Najczęściej u małżeństw, u których nie stwierdzono przeciwwskazań medycznych, stwierdza się po wielu rozmowach, że mają różnorakie bariery psychiczne, jak: lęk przed ciążą, lęk przed poronieniami, przed chorym dzieckiem czy jego stratą - w przypadku rodziców, którym zmarło dziecko. Czasem występuje nieuświadomiona blokada u kobiet, które boją się wyzwania lub nie czują wystarczającej pomocy ze strony męża.

Jest wiele chorób o podłożu psychicznym, np. anoreksja, które wykluczają często poczęcie dziecka i donoszenie ciąży. Jak te choroby, dolegliwości wpływają na płodność małżonków?

- Nie ma generalnie jakiejś określonej grupy chorób, które utrudniałyby poczęcie dziecka. Jednak psychika jest bardzo delikatną sferą i każdy przypadek jest indywidualny. Każda choroba psychosomatyczna, która ma silne konsekwencje w psychicznym funkcjonowaniu, utrudnia też wchodzenie w role rodzicielskie.

Na podstawie doświadczeń z pracy w ośrodku adopcyjnym może Pani określić, czy przyczyna niepłodności o podłożu psychicznym tkwi częściej po stronie mężczyzn, czy kobiet?

- Generalnie o niepłodności mówimy w odniesieniu do małżeństwa. Oboje są niepłodni, mimo że przyczyna może leżeć po jednej ze stron. Jednym z takich najważniejszych uwarunkowań psychologicznych, które może stanowić barierę w poczęciu dziecka, jest brak akceptacji własnej płci, własnej kobiecości czy męskości. Chociaż bardziej zaangażowana w leczenie jest kobieta. To ona doświadcza wizyt u lekarza, codziennie mierzy temperaturę, poddaje się bolesnym zabiegom, przyjmuje leki hormonalne, które zupełnie ją rozstrajają, powodują zaburzenia snu, koncentracji, nerwowość i wiele innych negatywnych następstw. Mężczyzna jej towarzyszy, wspiera ją i przeżywa to na swój sposób. Ale też czasem przyczyna leży po jego stronie. To dla niego bardzo trudne i bolesne doświadczenie, często przeżywane w samotności, gdyż mężczyźni są mniej skłonni do dzielenia się uczuciami i szukania pomocy. Mężczyźni, którzy mają świadomość swej niepłodności, trudniej radzą sobie z tym stanem, trudniej podejmują też rolę rodzica zastępczego w adopcji.
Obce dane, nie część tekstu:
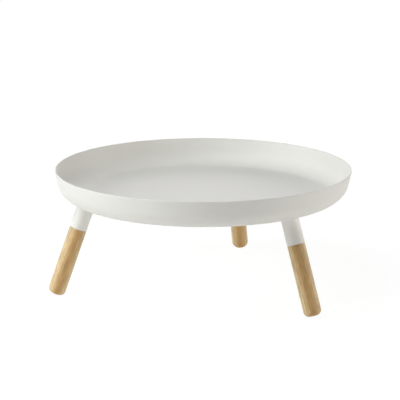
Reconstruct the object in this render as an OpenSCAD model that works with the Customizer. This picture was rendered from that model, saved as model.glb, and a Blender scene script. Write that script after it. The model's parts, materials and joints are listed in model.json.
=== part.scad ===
// Round tray table: a steel pan on three splayed wooden legs.
// Each leg screws by a stud into a threaded plug, inside a tube socket welded under the pan.
// The axis of the pan is Z, the feet stand on Z = 0, and one leg points to +Y, the back.

/* [Tray] */
// Diameter over the rim
tray_d = 300; // [240:1:400]
// Height of the rim above the floor
tray_h = 124; // [110:1:200]
// Depth of the pan, from the rim to the underside
pan_depth = 29; // [26:1:38]
// Thickness of the pan's sheet
sheet_t = 1.6; // [1:0.1:3]
// Lean of the pan's wall outwards from the vertical, in degrees
wall_lean = 11; // [4:1:16]
// Outside radius of the bend between the wall and the floor
bend_r = 19.5; // [10:0.5:22]

/* [Legs] */
// Diameter of the turned wood, and of the socket that it meets
leg_d = 17.5; // [16:0.5:24]
// Splay of the legs from the vertical, in degrees
splay = 20; // [8:0.5:28]
// Radius that rounds the edge of a foot
foot_r = 5.5; // [1:0.5:7]
// Chamfer round the top end of the wood
leg_chamfer = 0.6; // [0.2:0.1:1]

/* [Sockets] */
// Length of a socket on its axis, from the pan's underside to its mouth
socket_l = 29; // [24:1:38]
// Wall of the socket's tube
socket_wall = 1.5; // [1:0.1:2]
// Flat left on the underside between a socket and the start of the bend
socket_inset = 0.1; // [0:0.1:6]

/* [Fastening] */
// Outside diameter of the stud's thread
stud_d = 8; // [6:0.5:8]
// Length of the stud that is driven into the wood
stud_in_wood = 25; // [18:1:30]
// Chamfer at both tips of the stud
stud_chamfer = 1; // [0.4:0.1:1.5]
// How far the stud's tip stands past the plug
stud_past_plug = 1; // [0:0.5:4]
// Length of the threaded plug
plug_l = 12; // [8:1:14]
// Chamfer at the mouth of the plug's thread
plug_chamfer = 0.8; // [0.3:0.1:1.2]
// Thickness of the washer on the stud
washer_t = 1.5; // [0.8:0.1:2]
// Space between the seated washer and the plug
washer_play = 0.5; // [0.2:0.1:1]
// Room for the washer all round, at the tube and at the stud
washer_room = 0.25; // [0.15:0.05:0.5]
// Radial clearance of the stud in the plug and in the wood
thread_gap = 0.06; // [0.03:0.01:0.1]
// Radial clearance of the plug in the tube
plug_gap = 0.05; // [0.02:0.01:0.1]
// Depth of the drilling in the wood past the stud's tip
drill_past = 1.5; // [0.5:0.5:4]

/* [Hidden] */
$fn = 144;

// The legs stand evenly round the pan: their directions, anticlockwise from +X
leg_step = 360 / 3;
rear_angle = 90;
front_left_angle = rear_angle + leg_step;
front_right_angle = front_left_angle + leg_step;

white = "#f1f0ec";
oak = "#d6ab72";
steel = "#b9bcc0";

// Height of the underside, where the sockets are welded
underside_z = tray_h - pan_depth;

// The rim is a full round, on the end of the wall
rim_r = sheet_t / 2;
rim_centre = [tray_d / 2 - rim_r, tray_h - rim_r];

// Radius of the wall at a height, for a face that is inset from the outer one
function wall_r(inset, z) =
  rim_centre.x + (rim_r - inset + (z - rim_centre.y) * sin(wall_lean)) / cos(wall_lean);

// The flat floor ends under the centre of the bend
bend_z = underside_z + bend_r;
flat_r = wall_r(bend_r, bend_z);

// The leg's axis meets the underside at this radius, so the whole socket lands on the flat
leg_base_r = flat_r - leg_d / 2 / cos(splay) - socket_inset;

// Length of the wood that brings the rounded foot down to Z = 0
foot_centre_h = foot_r + (leg_d / 2 - foot_r) * sin(splay);
leg_l = foot_r + (underside_z - foot_centre_h) / cos(splay) - socket_l;

tube_bore_d = leg_d - 2 * socket_wall;

// On a leg's axis, how deep in the socket the plug starts and the stud ends
plug_z = washer_t + washer_play;
stud_out = plug_z + plug_l + stud_past_plug;

// Room that a cutter takes past the face that it cuts
over = 1;

function on_circle(angle, r) = [r * cos(angle), r * sin(angle)];

// What is cut away to round a corner: all that lies outside a circle, between two of its radii
module corner_waste(centre, r, from, to) {
  corner_r = r / cos((to - from) / 2) + over;
  difference() {
    polygon([
      centre,
      centre + on_circle(from, r),
      centre + on_circle((from + to) / 2, corner_r),
      centre + on_circle(to, r)
    ]);
    translate(centre) circle(r);
  }
}

// Half section of all that lies inside one face of the pan, which is inset from its outer face
module pan_side(inset, top_z) {
  z = underside_z + inset;
  difference() {
    polygon([[0, z], [wall_r(inset, z), z], [wall_r(inset, top_z), top_z], [0, top_z]]);
    corner_waste([flat_r, bend_z], bend_r - inset, -90, -wall_lean);
  }
}

// What is cut away from the end of the wall to leave a full round
module rim_waste() {
  reach = rim_r + over;
  translate(rim_centre)
    rotate(-wall_lean)
      difference() {
        translate([-reach, 0]) square([2 * reach, 2 * reach]);
        circle(rim_r);
      }
}

module tray_pan() {
  color(white)
    rotate_extrude()
      difference() {
        pan_side(0, tray_h + over);
        pan_side(sheet_t, tray_h + 2 * over);
        rim_waste();
      }
}

// Puts a leg's parts in place: their axis is local Z, with 0 at the socket's mouth and +Z up to the pan
module on_leg_axis(angle) {
  rotate([0, 0, angle])
    translate([leg_base_r + socket_l * sin(splay), 0, underside_z - socket_l * cos(splay)])
      rotate([0, -splay, 0])
        children();
}

// A length of tube, mitred at the top to sit on the pan's underside
module socket(angle) {
  color(white)
    difference() {
      on_leg_axis(angle)
        difference() {
          cylinder(d = leg_d, h = socket_l + leg_d);
          translate([0, 0, -over]) cylinder(d = tube_bore_d, h = socket_l + leg_d + 2 * over);
        }
      translate([0, 0, underside_z]) cylinder(d = tray_d, h = socket_l + leg_d);
    }
}

// A steel plug welded in the tube, with the thread that takes the stud
module plug(angle) {
  bore_d = stud_d + 2 * thread_gap;
  mouth_d = bore_d + 2 * plug_chamfer;
  color(steel)
    on_leg_axis(angle)
      translate([0, 0, plug_z])
        difference() {
          cylinder(d = tube_bore_d - 2 * plug_gap, h = plug_l);
          translate([0, 0, -over]) cylinder(d = bore_d, h = plug_l + 2 * over);
          cylinder(d1 = mouth_d, d2 = bore_d, h = plug_chamfer);
        }
}

// A flat washer that rides on the stud, against the end of the wood
module washer(angle) {
  color(steel)
    on_leg_axis(angle)
      difference() {
        cylinder(d = tube_bore_d - 2 * washer_room, h = washer_t);
        translate([0, 0, -over]) cylinder(d = stud_d + 2 * washer_room, h = washer_t + 2 * over);
      }
}

// A double-ended stud: the lower length holds in the wood, the upper one screws into the plug
module stud(angle) {
  tip_d = stud_d - 2 * stud_chamfer;
  color(steel)
    on_leg_axis(angle)
      union() {
        translate([0, 0, -stud_in_wood]) cylinder(d1 = tip_d, d2 = stud_d, h = stud_chamfer);
        translate([0, 0, stud_chamfer - stud_in_wood])
          cylinder(d = stud_d, h = stud_in_wood + stud_out - 2 * stud_chamfer);
        translate([0, 0, stud_out - stud_chamfer]) cylinder(d1 = stud_d, d2 = tip_d, h = stud_chamfer);
      }
}

// Half section of a leg, from its axis outwards
module leg_outline() {
  r = leg_d / 2;
  difference() {
    polygon([[0, 0], [r - leg_chamfer, 0], [r, -leg_chamfer], [r, -leg_l], [0, -leg_l]]);
    corner_waste([r - foot_r, foot_r - leg_l], foot_r, -90, 0);
  }
}

// A turned leg, drilled in its end for the stud
module leg(angle) {
  drill_l = stud_in_wood + drill_past;
  color(oak)
    on_leg_axis(angle)
      difference() {
        rotate_extrude() leg_outline();
        translate([0, 0, -drill_l]) cylinder(d = stud_d + 2 * thread_gap, h = drill_l + over);
      }
}

tray_pan();

socket(rear_angle);  // rear_socket
socket(front_left_angle);  // front_left_socket
socket(front_right_angle);  // front_right_socket

plug(rear_angle);  // rear_plug
plug(front_left_angle);  // front_left_plug
plug(front_right_angle);  // front_right_plug

washer(rear_angle);  // rear_washer
washer(front_left_angle);  // front_left_washer
washer(front_right_angle);  // front_right_washer

stud(rear_angle);  // rear_stud
stud(front_left_angle);  // front_left_stud
stud(front_right_angle);  // front_right_stud

leg(rear_angle);  // rear_leg
leg(front_left_angle);  // front_left_leg
leg(front_right_angle);  // front_right_leg
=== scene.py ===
import json
from math import acos, atan2, cos, pi, radians, sin, tan

import bmesh
import bpy
from mathutils import Matrix, Vector

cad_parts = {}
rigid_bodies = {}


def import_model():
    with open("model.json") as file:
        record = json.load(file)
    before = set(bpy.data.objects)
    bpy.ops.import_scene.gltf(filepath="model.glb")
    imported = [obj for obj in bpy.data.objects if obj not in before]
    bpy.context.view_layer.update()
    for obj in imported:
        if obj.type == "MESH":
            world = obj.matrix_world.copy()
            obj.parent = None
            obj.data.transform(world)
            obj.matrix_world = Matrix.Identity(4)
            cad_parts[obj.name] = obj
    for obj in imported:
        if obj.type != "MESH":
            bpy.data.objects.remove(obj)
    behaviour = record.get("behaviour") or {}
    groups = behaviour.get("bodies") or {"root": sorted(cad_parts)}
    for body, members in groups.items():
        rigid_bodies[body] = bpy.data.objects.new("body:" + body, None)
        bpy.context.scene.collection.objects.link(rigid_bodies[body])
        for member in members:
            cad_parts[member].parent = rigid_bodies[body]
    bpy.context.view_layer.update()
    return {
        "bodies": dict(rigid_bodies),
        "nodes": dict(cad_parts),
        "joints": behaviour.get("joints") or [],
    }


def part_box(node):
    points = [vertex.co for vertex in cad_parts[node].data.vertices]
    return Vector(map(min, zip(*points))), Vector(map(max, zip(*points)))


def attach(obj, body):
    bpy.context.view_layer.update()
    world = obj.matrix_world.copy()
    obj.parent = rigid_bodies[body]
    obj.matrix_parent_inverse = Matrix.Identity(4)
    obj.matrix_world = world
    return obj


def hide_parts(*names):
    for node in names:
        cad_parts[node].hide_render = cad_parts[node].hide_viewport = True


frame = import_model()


# The camera
# A long lens about a metre and a half away, 16 degrees round to the right of the front, looks
# down 14 degrees on the tray.
camera_at = Vector((0.4187, -1.4638, 0.4589))
camera_heading = radians(16.08)
camera_pitch = radians(-13.64)
camera_roll = radians(0.02)

lens = bpy.data.cameras.new("long_lens")
lens.sensor_width = 36
lens.lens = 138.4
camera = bpy.data.objects.new("camera", lens)
camera.matrix_world = (
    Matrix.Translation(camera_at)
    @ Matrix.Rotation(camera_heading, 4, "Z")
    @ Matrix.Rotation(pi / 2 + camera_pitch, 4, "X")
    @ Matrix.Rotation(camera_roll, 4, "Z")
)
bpy.context.scene.collection.objects.link(camera)
bpy.context.scene.camera = camera
bpy.context.scene.view_settings.view_transform = "Standard"


# The studio
# Large soft lamps round the table, in a white room. The strongest stands at the picture's left, so
# that side of the pan is nearly white and its front falls off to a warm grey.
def linear(hex_colour):
    """A colour written as sRGB hex, as the linear red, green, blue and alpha for a socket."""
    shares = [int(hex_colour[i:i + 2], 16) / 255 for i in (1, 3, 5)]
    return *(s / 12.92 if s <= 0.04045 else ((s + 0.055) / 1.055) ** 2.4 for s in shares), 1


def add(tree, kind, inputs=None, **settings):
    """Adds a node. An input is a value, or another node's output that is linked to it."""
    node = tree.nodes.new(kind)
    for name, value in settings.items():
        setattr(node, name, value)
    for name, value in (inputs or {}).items():
        if isinstance(value, bpy.types.NodeSocket):
            tree.links.new(value, node.inputs[name])
        else:
            node.inputs[name].default_value = value
    return node


def seen_directly(tree):
    """1 where the camera sees a surface itself, in a gloss or through glass, 0 in soft light."""
    ray = add(tree, "ShaderNodeLightPath").outputs
    direct = add(tree, "ShaderNodeMath", {0: ray["Is Camera Ray"], 1: ray["Is Glossy Ray"]},
                 operation="MAXIMUM")
    seen = add(tree, "ShaderNodeMath", {0: direct.outputs[0], 1: ray["Is Transmission Ray"]},
               operation="MAXIMUM")
    return seen.outputs[0]


def empty_material(name):
    """A new material that has no nodes yet."""
    material = bpy.data.materials.new(name)
    material.use_nodes = True
    material.node_tree.nodes.clear()
    return material


# Each lamp: bearing from the camera's side, positive to the right, height and distance in metres,
# width in metres, power in watts and colour
lamps = {
    "left_high": (-60, 1.5, 0.8, 1.0, 13.0, "#fcfeff"),
    "left_side": (-70, 0.6, 1.6, 0.5, 6.8, "#fcfeff"),
    "left_low": (-80, 0.35, 1.6, 1.0, 5.8, "#fcfeff"),
    "right_low": (90, 0.35, 1.6, 1.0, 12.5, "#fffcf8"),
    "front_low": (0, 0.25, 1.9, 0.8, 5.2, "#fffcf8"),
    "rear_low": (180, 0.4, 1.6, 1.2, 8.0, "#fffcf8"),
}
aim = Vector((0, 0, 0.1))

for name, (bearing, height, distance, width, power, tint) in lamps.items():
    lamp = bpy.data.lights.new(name, "AREA")
    lamp.size = width
    lamp.energy = power
    lamp.color = linear(tint)[:3]
    stand = bpy.data.objects.new(name, lamp)
    turned = camera_heading + radians(bearing)
    stand.location = (distance * sin(turned), -distance * cos(turned), height)
    stand.rotation_euler = (aim - stand.location).to_track_quat("-Z", "Y").to_euler()
    bpy.context.scene.collection.objects.link(stand)

room = bpy.data.worlds.new("white_room")
room.use_nodes = True
bpy.context.scene.world = room
tree = room.node_tree
tree.nodes.clear()
white = add(tree, "ShaderNodeBackground", {
    "Color": linear("#ffffff"), "Strength": seen_directly(tree),
})
add(tree, "ShaderNodeOutputWorld", {"Surface": white.outputs[0]})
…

Jakie są jeszcze inne uwarunkowania psychologiczne, które mogą stanowić barierę w poczęciu dziecka, i jak sobie z nimi radzić?

-Z pewnością taką barierą są konflikty małżeńskie, lęk przed utratą pracy, obawa o przyszłość, o stronę materialną. Duże znaczenie mają też traumatyczne przeżycia z dzieciństwa, zaburzone relacje ze swoimi rodzicami, nieprawidłowe wzorce rodzicielskie.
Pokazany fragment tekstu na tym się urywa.